(Given data)
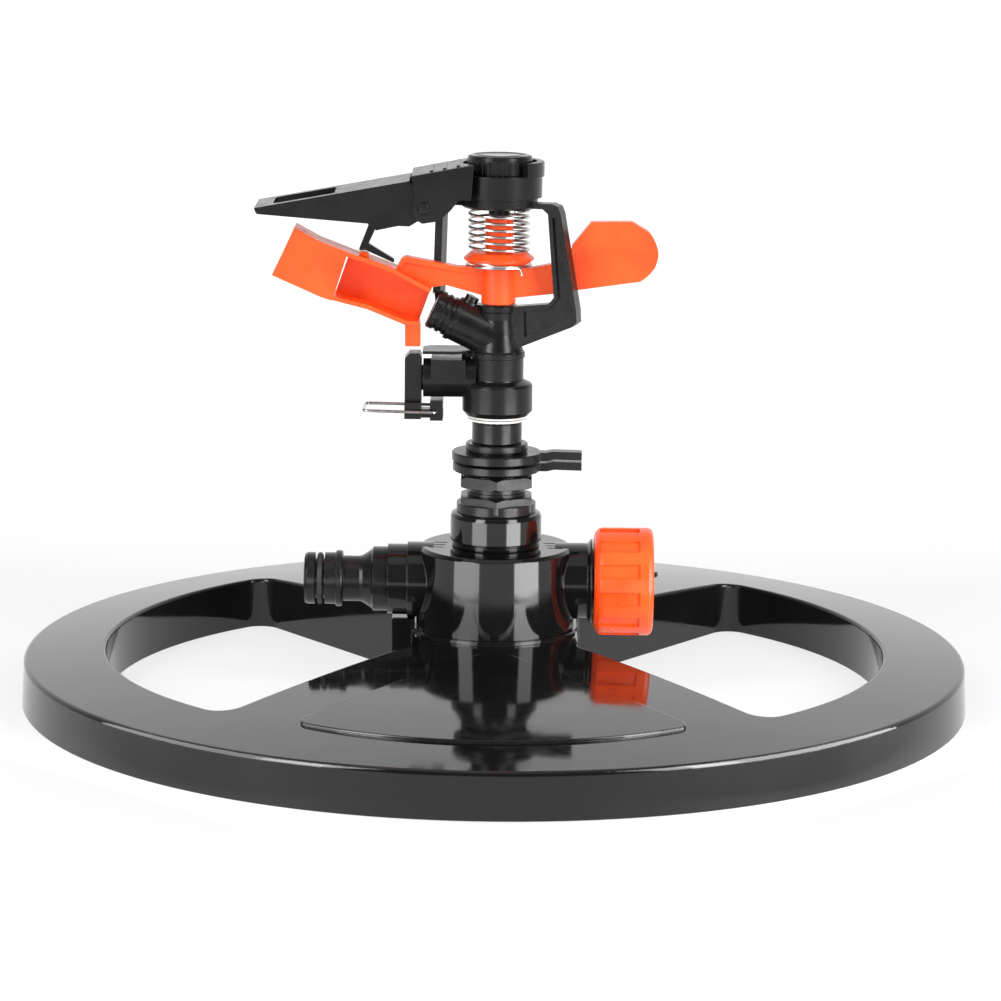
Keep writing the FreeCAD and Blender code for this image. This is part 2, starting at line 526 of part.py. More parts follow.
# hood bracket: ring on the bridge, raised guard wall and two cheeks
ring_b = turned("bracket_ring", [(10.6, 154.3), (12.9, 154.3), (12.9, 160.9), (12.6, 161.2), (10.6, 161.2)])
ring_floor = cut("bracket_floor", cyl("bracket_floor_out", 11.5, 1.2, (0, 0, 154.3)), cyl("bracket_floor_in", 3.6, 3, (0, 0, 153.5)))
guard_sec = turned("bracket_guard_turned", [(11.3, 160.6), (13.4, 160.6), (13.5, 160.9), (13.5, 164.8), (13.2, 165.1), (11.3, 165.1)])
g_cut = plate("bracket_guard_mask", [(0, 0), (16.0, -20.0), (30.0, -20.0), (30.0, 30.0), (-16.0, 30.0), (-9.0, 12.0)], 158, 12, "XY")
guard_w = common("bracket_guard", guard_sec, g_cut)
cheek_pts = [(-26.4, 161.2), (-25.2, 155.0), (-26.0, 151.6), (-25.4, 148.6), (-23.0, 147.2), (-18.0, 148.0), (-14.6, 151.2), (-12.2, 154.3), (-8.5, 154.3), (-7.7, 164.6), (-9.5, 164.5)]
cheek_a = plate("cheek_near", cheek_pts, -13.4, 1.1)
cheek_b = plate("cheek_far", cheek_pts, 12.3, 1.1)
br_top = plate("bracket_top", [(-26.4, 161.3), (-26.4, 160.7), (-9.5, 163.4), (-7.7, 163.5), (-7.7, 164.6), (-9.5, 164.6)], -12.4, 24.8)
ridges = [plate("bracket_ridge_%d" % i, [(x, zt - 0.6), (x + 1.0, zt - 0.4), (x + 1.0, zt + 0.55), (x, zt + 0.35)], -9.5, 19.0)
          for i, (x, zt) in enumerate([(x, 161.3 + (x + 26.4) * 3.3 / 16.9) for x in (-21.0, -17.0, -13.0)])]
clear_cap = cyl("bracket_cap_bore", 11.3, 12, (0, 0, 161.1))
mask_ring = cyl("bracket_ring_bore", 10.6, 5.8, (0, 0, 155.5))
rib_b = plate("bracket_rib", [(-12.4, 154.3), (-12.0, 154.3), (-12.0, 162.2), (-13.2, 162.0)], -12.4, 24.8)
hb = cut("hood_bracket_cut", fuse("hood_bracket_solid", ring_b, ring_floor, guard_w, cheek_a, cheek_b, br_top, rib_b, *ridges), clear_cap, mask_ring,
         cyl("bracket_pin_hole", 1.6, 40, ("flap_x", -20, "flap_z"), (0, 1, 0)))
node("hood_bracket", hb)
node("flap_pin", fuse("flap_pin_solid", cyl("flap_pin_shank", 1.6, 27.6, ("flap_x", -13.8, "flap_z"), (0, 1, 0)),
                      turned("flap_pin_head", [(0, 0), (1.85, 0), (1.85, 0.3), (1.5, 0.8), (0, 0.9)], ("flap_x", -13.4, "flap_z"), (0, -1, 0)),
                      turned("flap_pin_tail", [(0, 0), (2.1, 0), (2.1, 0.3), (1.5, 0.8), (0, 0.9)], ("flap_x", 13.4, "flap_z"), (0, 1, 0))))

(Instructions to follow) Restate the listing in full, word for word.

(Completed exercise)
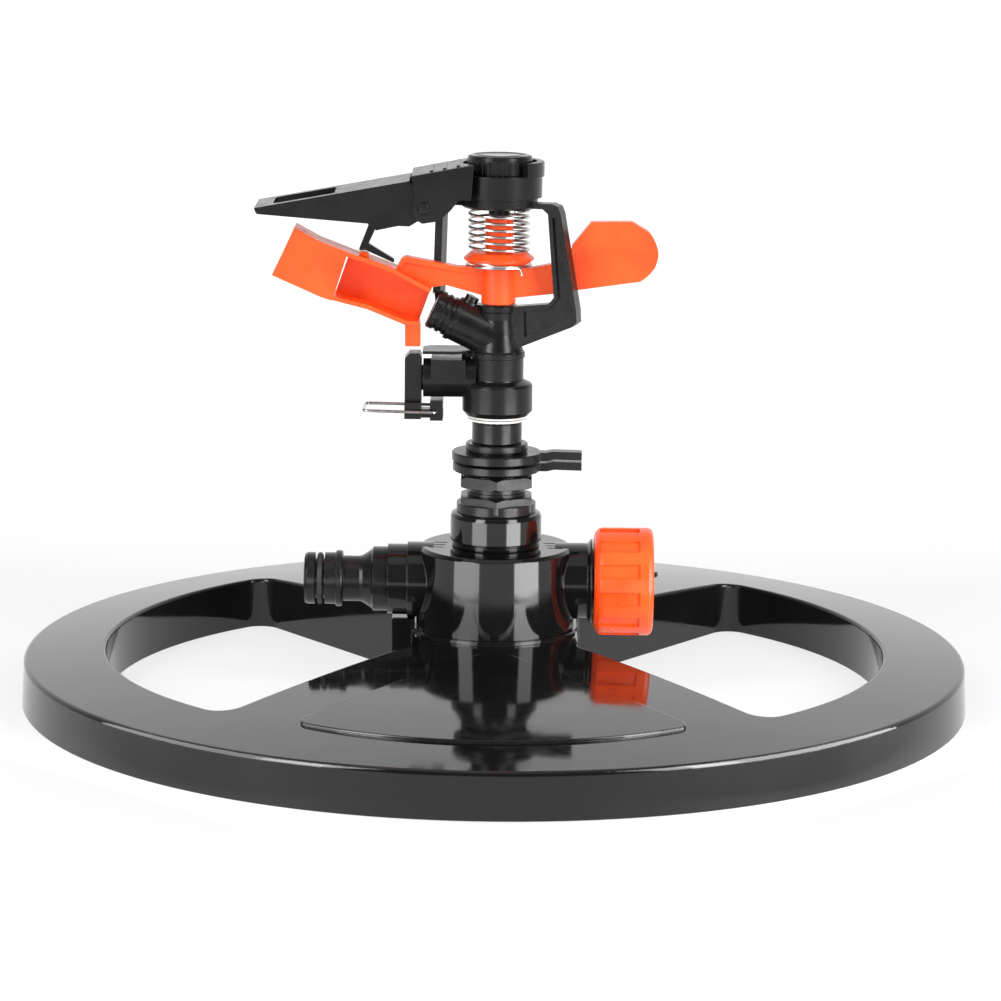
Keep writing the FreeCAD and Blender code for this image. This is part 2, starting at line 526 of part.py. More parts follow.
# hood bracket: ring on the bridge, raised guard wall and two cheeks
ring_b = turned("bracket_ring", [(10.6, 154.3), (12.9, 154.3), (12.9, 160.9), (12.6, 161.2), (10.6, 161.2)])
ring_floor = cut("bracket_floor", cyl("bracket_floor_out", 11.5, 1.2, (0, 0, 154.3)), cyl("bracket_floor_in", 3.6, 3, (0, 0, 153.5)))
guard_sec = turned("bracket_guard_turned", [(11.3, 160.6), (13.4, 160.6), (13.5, 160.9), (13.5, 164.8), (13.2, 165.1), (11.3, 165.1)])
g_cut = plate("bracket_guard_mask", [(0, 0), (16.0, -20.0), (30.0, -20.0), (30.0, 30.0), (-16.0, 30.0), (-9.0, 12.0)], 158, 12, "XY")
guard_w = common("bracket_guard", guard_sec, g_cut)
cheek_pts = [(-26.4, 161.2), (-25.2, 155.0), (-26.0, 151.6), (-25.4, 148.6), (-23.0, 147.2), (-18.0, 148.0), (-14.6, 151.2), (-12.2, 154.3), (-8.5, 154.3), (-7.7, 164.6), (-9.5, 164.5)]
cheek_a = plate("cheek_near", cheek_pts, -13.4, 1.1)
cheek_b = plate("cheek_far", cheek_pts, 12.3, 1.1)
br_top = plate("bracket_top", [(-26.4, 161.3), (-26.4, 160.7), (-9.5, 163.4), (-7.7, 163.5), (-7.7, 164.6), (-9.5, 164.6)], -12.4, 24.8)
ridges = [plate("bracket_ridge_%d" % i, [(x, zt - 0.6), (x + 1.0, zt - 0.4), (x + 1.0, zt + 0.55), (x, zt + 0.35)], -9.5, 19.0)
          for i, (x, zt) in enumerate([(x, 161.3 + (x + 26.4) * 3.3 / 16.9) for x in (-21.0, -17.0, -13.0)])]
clear_cap = cyl("bracket_cap_bore", 11.3, 12, (0, 0, 161.1))
mask_ring = cyl("bracket_ring_bore", 10.6, 5.8, (0, 0, 155.5))
rib_b = plate("bracket_rib", [(-12.4, 154.3), (-12.0, 154.3), (-12.0, 162.2), (-13.2, 162.0)], -12.4, 24.8)
hb = cut("hood_bracket_cut", fuse("hood_bracket_solid", ring_b, ring_floor, guard_w, cheek_a, cheek_b, br_top, rib_b, *ridges), clear_cap, mask_ring,
         cyl("bracket_pin_hole", 1.6, 40, ("flap_x", -20, "flap_z"), (0, 1, 0)))
node("hood_bracket", hb)
node("flap_pin", fuse("flap_pin_solid", cyl("flap_pin_shank", 1.6, 27.6, ("flap_x", -13.8, "flap_z"), (0, 1, 0)),
                      turned("flap_pin_head", [(0, 0), (1.85, 0), (1.85, 0.3), (1.5, 0.8), (0, 0.9)], ("flap_x", -13.4, "flap_z"), (0, -1, 0)),
                      turned("flap_pin_tail", [(0, 0), (2.1, 0), (2.1, 0.3), (1.5, 0.8), (0, 0.9)], ("flap_x", 13.4, "flap_z"), (0, 1, 0))))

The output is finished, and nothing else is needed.